Marxism, as we know, is an economic ideology, and it’s all about ultimately creating an egalitarian or equal society through an equal distribution of goods, but to be achieved through a process of dialectical change.

A Leninist party is designed to accelerate the natural historical forces of change through the active intervention of a vanguard party, which accelerates the course of history through its own violent actions. Therefore, it’s a history accelerator. That’s how they see it.

Of course, when applied to China’s own circumstances, this Leninism essentially has all the hallmarks of Stalin’s party. It’s like Stalinism frozen in time. It is an unrelenting discipline anchored in absolute loyalty to the leader himself, and this is rehearsed time and time and time again in the party’s internal ideological discourse and reflected in what the party does in practice.

We talked a bit about how Xi’s father was purged.
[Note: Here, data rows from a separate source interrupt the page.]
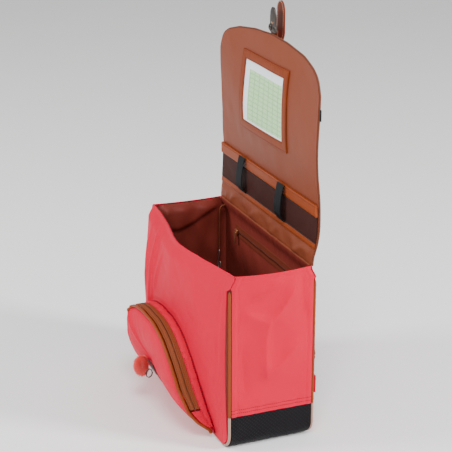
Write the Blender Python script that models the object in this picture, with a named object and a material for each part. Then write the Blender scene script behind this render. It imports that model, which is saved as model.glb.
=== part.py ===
"""School ransel, a children's satchel backpack, standing with its flap open and upright.

Metres, +Z up. The front of the bag faces -Y, and it stands on Z = 0.
"""
import math
from collections import namedtuple

import bmesh
import bpy
from mathutils import Vector

# Body
BODY_WIDTH = 0.380
BODY_HEIGHT = 0.300
BODY_DEPTH = 0.150
RIM_PINCH = 0.009
PINCH_HEIGHT = 0.023
CORNER_RADIUS = 0.030
BASE_HEIGHT = 0.061
WALL = 0.0022
BASE_WALL = 0.0030
LINING_WALL = 0.0010
GAP = 0.0004
FRONT_BULGE = 0.034
SIDE_BOW = 0.008

# Piping along the seams
PIPING_RADIUS = 0.0024
PIPING_DROP = 0.023
SEAM_BLEND = 0.005

# Front pocket
POCKET_WIDTH = 0.272
POCKET_HEIGHT = 0.168
POCKET_FOOT = 0.010
POCKET_DEPTH = 0.039
POCKET_CROWN = 0.025
POCKET_SQUARENESS = 2.7
ZIP_SHARE = 0.58
ZIP_END_HEIGHT = 0.046
ZIP_MIDDLE = 1 - ZIP_SHARE / 2
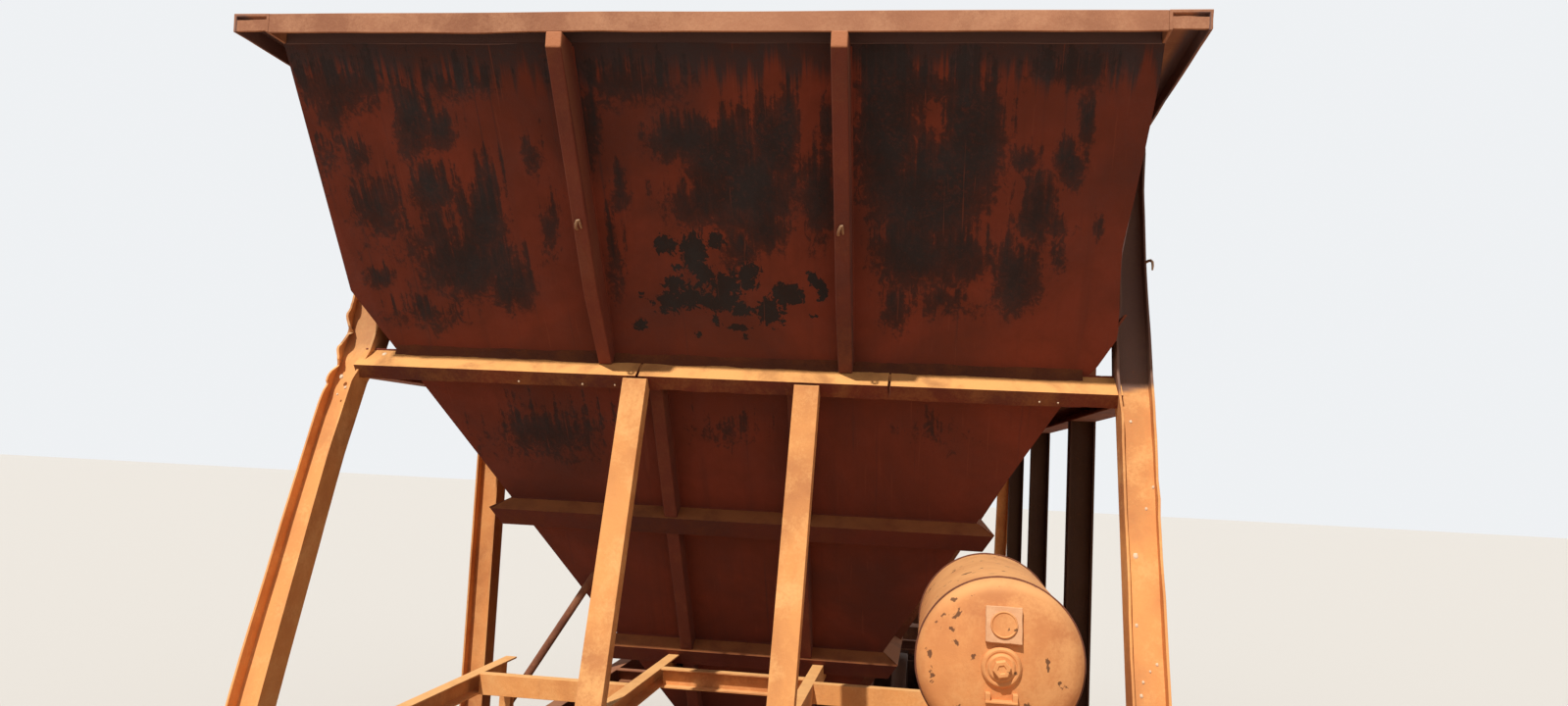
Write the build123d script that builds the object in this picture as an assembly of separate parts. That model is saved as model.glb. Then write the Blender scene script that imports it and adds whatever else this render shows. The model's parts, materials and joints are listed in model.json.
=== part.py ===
from build123d import *
import math
import os

# Open hopper wagon on two bogies, millimetres.
# X runs along the wagon, Y across it, Z up. The origin is on the ground under the middle.

# Hopper: the end sheets are one slope from the rim down, the side sheets are upright to a bend
HALF_LENGTH = 4300.0
HALF_WIDTH = 1475.0
RIM_TOP = 3750.0
RIM_HEIGHT = 60.0
RIM_WALL = 10.0
END_RIM_WIDTH = 110.0
SHEET = 8.0
END_RUN = 0.75
SIDE_BEND_Z = 2970.0
SIDE_RUN = 0.61

# Posts and stiffeners
POST_WIDTH = 112.0
POST_DEPTH = 110.0
POST_WALL = 8.0
CORNER_POST_BACK = 690.0
CORNER_POST_LEAN = 0.36
POST_FOOT_Z = 840.0
STATION_INSET = 2220.0
STATIONS_PER_SIDE = 2
STIFFENER_WIDTH = 50.0
STIFFENER_DEPTH = 68.0
STIFFENER_WALL = 7.0
END_STIFFENER_Y = 431.5
LOW_STIFFENER_Y = 250.0
END_POST_Y = 304.0
END_POST_WIDTH = 87.0
END_POST_DEPTH = 60.0
END_POST_LEAN = 0.30
END_POST_TOP_DROP = 18.0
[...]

He also becomes, at certain times, unpurged.

Mao dies, Deng Xiaoping takes over. And I think this gets into something worth talking about. You described it as a bit like the Stalinist party “frozen in time.” But then, because of its fealty to the leader, it is also able to make quite radical changes.

So how does the Communist Party in China — and beyond that, China itself — change after Mao?

It’s gone through, I think, two big changes. The first reaction under Deng Xiaoping, who effectively replaced Mao in ’78, was called the great period of reform and opening. “Reform” meant, basically, introducing market disciplines into the economy rather than state planning, and “opening” meant in order to grow, we need to open to the outside world.